For the records below, give the count of lines holding the word "hinge" and nothing more.

Begin ITEMS

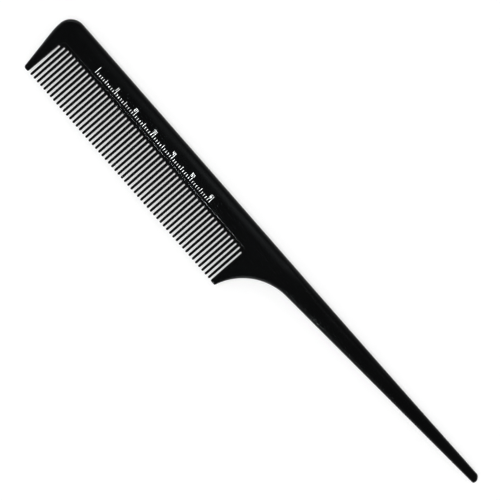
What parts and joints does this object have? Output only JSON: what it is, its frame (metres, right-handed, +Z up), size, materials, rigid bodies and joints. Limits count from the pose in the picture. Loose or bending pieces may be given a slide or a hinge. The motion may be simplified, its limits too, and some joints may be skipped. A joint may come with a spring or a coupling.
{
  "type": "rat tail comb",
  "caption": "Straight hairdressing comb with a row of fine teeth between two guard teeth and a long tapering tail for parting hair.",
  "frame": {"origin": "on the plane the comb rests on, under the middle of its length and width", "axes": "+X from the front end to the tip of the tail, +Y from the tooth tips to the back edge, +Z up through the thickness, out of the face with the scale"},
  "size_m": [0.216, 0.0256, 0.004],
  "materials": {
    "black_plastic": "satin-gloss moulded black",
    "foil": "hot-stamped silver-white foil"
  },
  "bodies": {
    "root": {"spine": "black_plastic", "front_guard_tooth": "black_plastic", "fine_teeth": "black_plastic", "rear_guard_tooth": "black_plastic", "neck": "black_plastic", "tail": "black_plastic", "stamped_scale": "foil"}
  },
  "joints": []
}
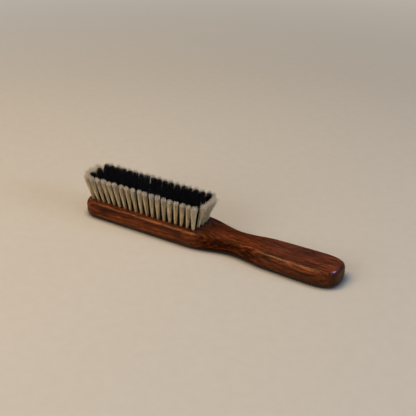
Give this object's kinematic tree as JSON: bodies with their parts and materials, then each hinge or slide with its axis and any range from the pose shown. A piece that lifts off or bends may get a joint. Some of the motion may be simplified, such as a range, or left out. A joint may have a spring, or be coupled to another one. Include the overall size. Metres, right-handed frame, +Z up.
{
  "type": "clothes brush",
  "caption": "Long-handled clothes brush: a one-piece wooden stock with a waisted neck and paddle grip, a rim of white bristle tufts around rows of black ones.",
  "frame": {"origin": "centre of the stock's footprint, on the flat back that the brush rests on with its bristles up", "axes": "+X from the toe to the end of the handle, +Y across the brush, +Z up, from the flat back towards the bristle tips"},
  "size_m": [0.2501, 0.0394, 0.0395],
  "materials": {
    "wood": "satin",
    "white_bristle": "matte",
    "black_bristle": "satin"
  },
  "bodies": {
    "root": {"black_tuft_row_1": "black_bristle", "black_tuft_row_2": "black_bristle", "black_tuft_row_3": "black_bristle", "black_tuft_row_4": "black_bristle", "black_tuft_row_5": "black_bristle", "white_tuft_back_01": "white_bristle", "white_tuft_back_02": "white_bristle", "white_tuft_back_03": "white_bristle", "white_tuft_back_04": "white_bristle", "white_tuft_back_05": "white_bristle", "white_tuft_back_06": "white_bristle", "white_tuft_back_07": "white_bristle", "white_tuft_back_08": "white_bristle", "white_tuft_back_09": "white_bristle", "white_tuft_back_10": "white_bristle", "white_tuft_back_11": "white_bristle", "white_tuft_back_12": "white_bristle", "white_tuft_back_13": "white_bristle", "white_tuft_back_14": "white_bristle", "white_tuft_back_15": "white_bristle", "white_tuft_back_16": "white_bristle", "white_tuft_back_17": "white_bristle", "white_tuft_back_18": "white_bristle", "white_tuft_back_19": "white_bristle", "white_tuft_front_01": "white_bristle", "white_tuft_front_02": "white_bristle", "white_tuft_front_03": "white_bristle", "white_tuft_front_04": "white_bristle", "white_tuft_front_05": "white_bristle", "white_tuft_front_06": "white_bristle", "white_tuft_front_07": "white_bristle", "white_tuft_front_08": "white_bristle", "white_tuft_front_09": "white_bristle", "white_tuft_front_10": "white_bristle", "white_tuft_front_11": "white_bristle", "white_tuft_front_12": "white_bristle", "white_tuft_front_13": "white_bristle", "white_tuft_front_14": "white_bristle", "white_tuft_front_15": "white_bristle", "white_tuft_front_16": "white_bristle", "white_tuft_front_17": "white_bristle", "white_tuft_front_18": "white_bristle", "white_tuft_front_19": "white_bristle", "white_tuft_neck_01": "white_bristle", "white_tuft_neck_02": "white_bristle", "white_tuft_neck_03": "white_bristle", "white_tuft_toe_01": "white_bristle", "white_tuft_toe_02": "white_bristle", "white_tuft_toe_03": "white_bristle", "wooden_stock": "wood"}
  },
  "joints": []
}
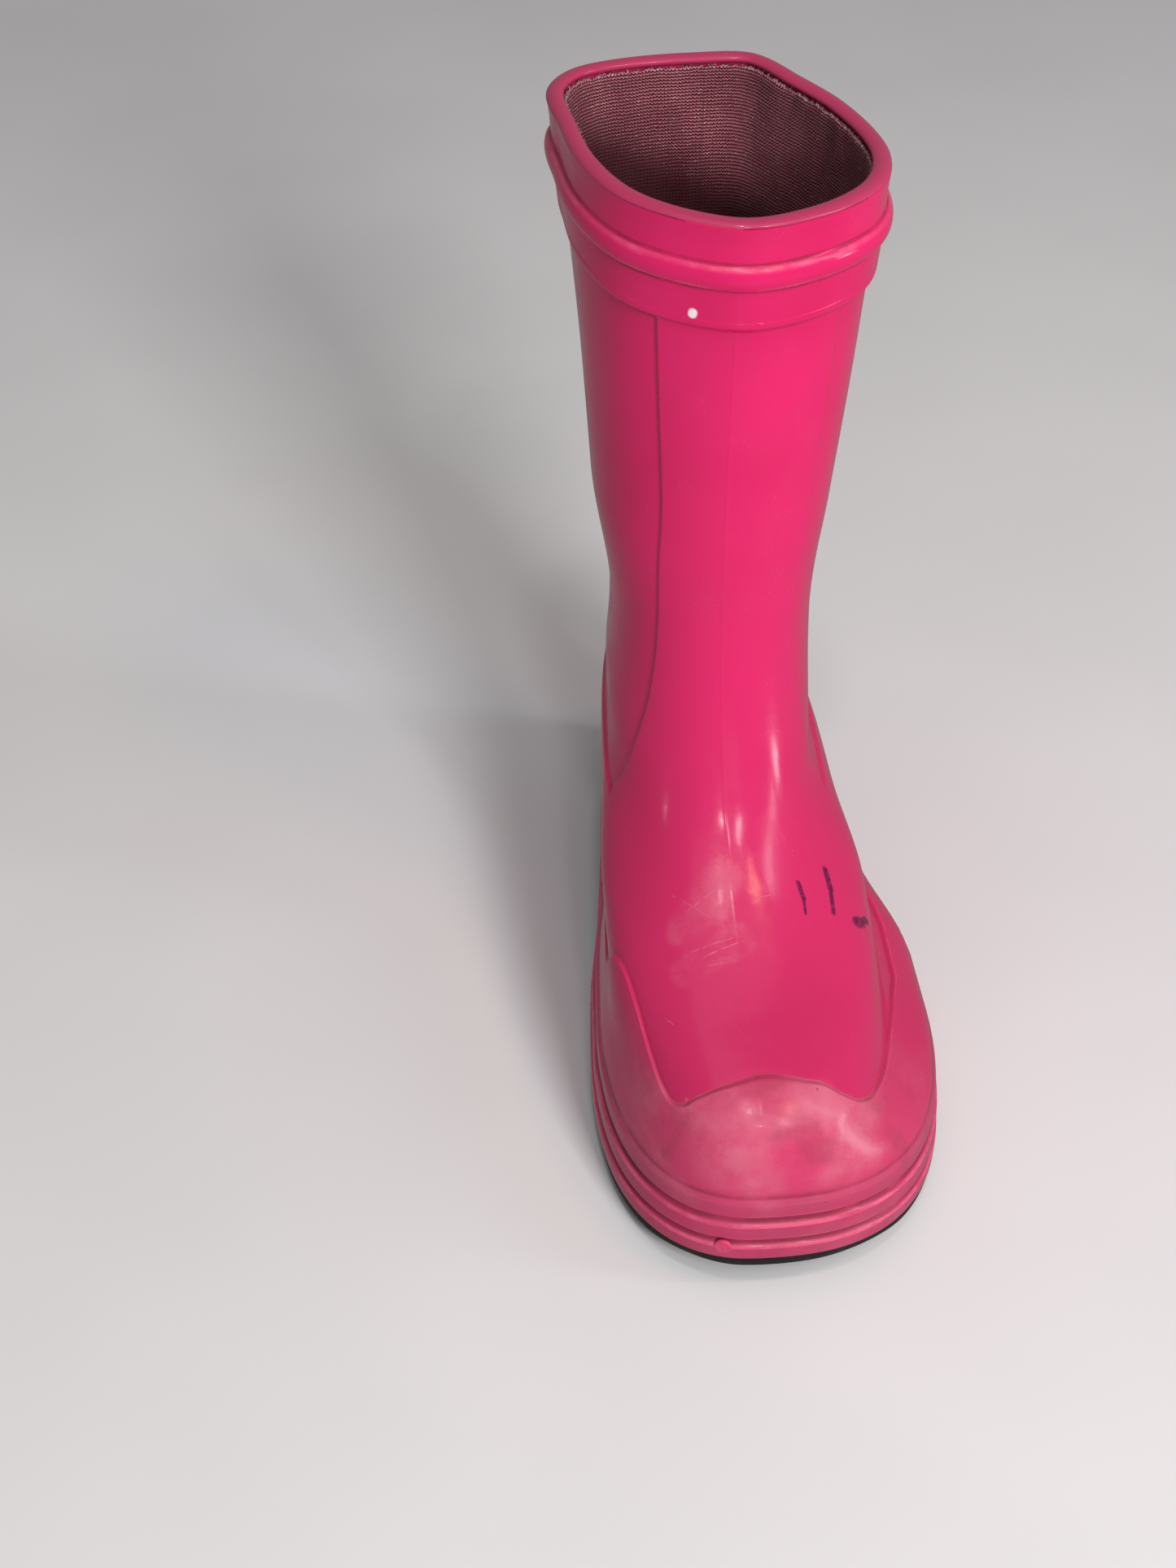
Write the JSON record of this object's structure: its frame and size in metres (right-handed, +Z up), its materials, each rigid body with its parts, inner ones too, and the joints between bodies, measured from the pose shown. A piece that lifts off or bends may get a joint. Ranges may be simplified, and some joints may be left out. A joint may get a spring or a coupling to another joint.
{
  "type": "rubber rain boot",
  "caption": "Child's pull-on rubber rain boot, left foot: glossy moulded shell with ribbed foxing and collar, knitted sock lining, loose footbed and treaded outsole.",
  "frame": {"origin": "on the ground, under the middle of the boot's bounding box", "axes": "+Z up, toe towards -Y, heel towards +Y, outer side of the foot towards +X, inner side towards -X"},
  "size_m": [0.0994, 0.213, 0.2328],
  "materials": {
    "pink_rubber": "gloss",
    "dark_rubber": "matte",
    "knit": "knitted, slightly lustrous yarn",
    "foam": "fine closed-cell foam",
    "footbed_cloth": "brushed jersey",
    "core_foam": "coarse foam"
  },
  "bodies": {
    "root": {"upper_shell": "pink_rubber", "sock_lining": "knit", "footbed_foam": "foam", "footbed_cloth": "footbed_cloth", "outsole": "dark_rubber", "heel_core": "core_foam"}
  },
  "joints": []
}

End ITEMS

#### EXERCISE OUTPUT
2